Jobs hang on the farm

Anonymous
2012-03-06
2012-12-11
  • Anonymous

    Anonymous - 2012-03-06

    I submit some jobs about exporting animation by alembic abcExport command in maya. After 5-10 minites, all jobs hand on the farm. The timer in Watch is not work. And Watch can't retrive the output message.

    I get some error message from afserver about "Task::updatestate: Task is not running", "RenderAf::closeLostTask" and "taskup.getClientId() != hostId". The afrender runs on Windows 7. What can I do to improving the render status ?

     
  • Timur Hairulin

    Timur Hairulin - 2012-03-06

    Hi. This can be some network connection problem. May be firewall is the reason?

    Does other job types work fine?
    You want to tell, that afanasy works fine, until you send specific job? And this job hangs not only afrender. Afserver stops to answer on afwatch requests? If so, it is a very strange and specific problem. I need more detailed information to tell you something more useful.

     
  • Timur Hairulin

    Timur Hairulin - 2012-03-06

    O! Your account type does no allow to send private messages on this site.
    You can send some private info (email, contacts) on cgruafanasy on gmail
    I want to discus it, never heard such problem before.

     
  • Anonymous

    Anonymous - 2012-03-07

    We are trying to figure out the problem. Maybe it's a network bottleneck problem.

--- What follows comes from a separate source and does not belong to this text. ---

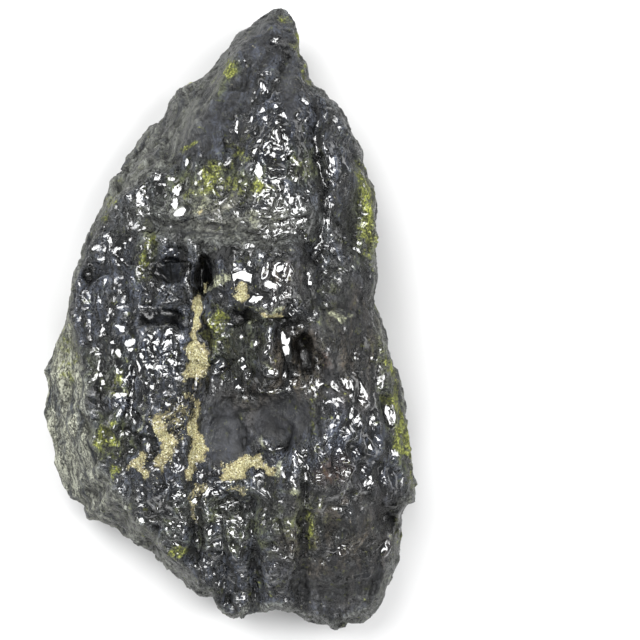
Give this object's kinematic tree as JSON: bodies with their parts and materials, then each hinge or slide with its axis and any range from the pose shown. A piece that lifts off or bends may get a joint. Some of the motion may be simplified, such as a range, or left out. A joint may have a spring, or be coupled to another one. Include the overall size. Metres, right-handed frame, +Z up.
{
  "type": "rough jade stone",
  "caption": "Rough, broken lump of dark green-black jade with a pointed end, a ridged face and a flat back that it lies on.",
  "frame": {"origin": "middle of the bounding box on the plane that the stone lies on", "axes": "+Z up from the flat back through the ridged face, +Y along the length towards the pointed end, +X across"},
  "size_m": [0.121, 0.201, 0.08],
  "materials": {
    "jade": "wet, broken surface, black-green, with fibrous grey skin, yellow-green patches and sandy residue"
  },
  "bodies": {
    "root": {"jade_stone": "jade"}
  },
  "joints": []
}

    If we sent vray render jobs (no matter vray standalone or vray formaya), afanasy works fine. But If we sent abcExport jobs by maya batch mode, both afrender and afserver hang.

    I find that even if I add "Autodesk Maya Error Report" to windowsmustdie.txt, this window can't be closed by afanasy. If I close it by myself, mayaBatch.exe hangs and afrender hangs too. Maybe it's the problem.

     
  • Timur Hairulin

    Timur Hairulin - 2012-03-07

    It will be very nice if you will figure out a problem. It is much more harder to catch a bug than to fix it.

    Especially strange that server hangs. As there is no matter to it what task command is.
    Is it take too much memory just before hang?
    Or much hdd space and IO? (to store tasks output)
    Can it come back to normal work after some time, after that special job deleted?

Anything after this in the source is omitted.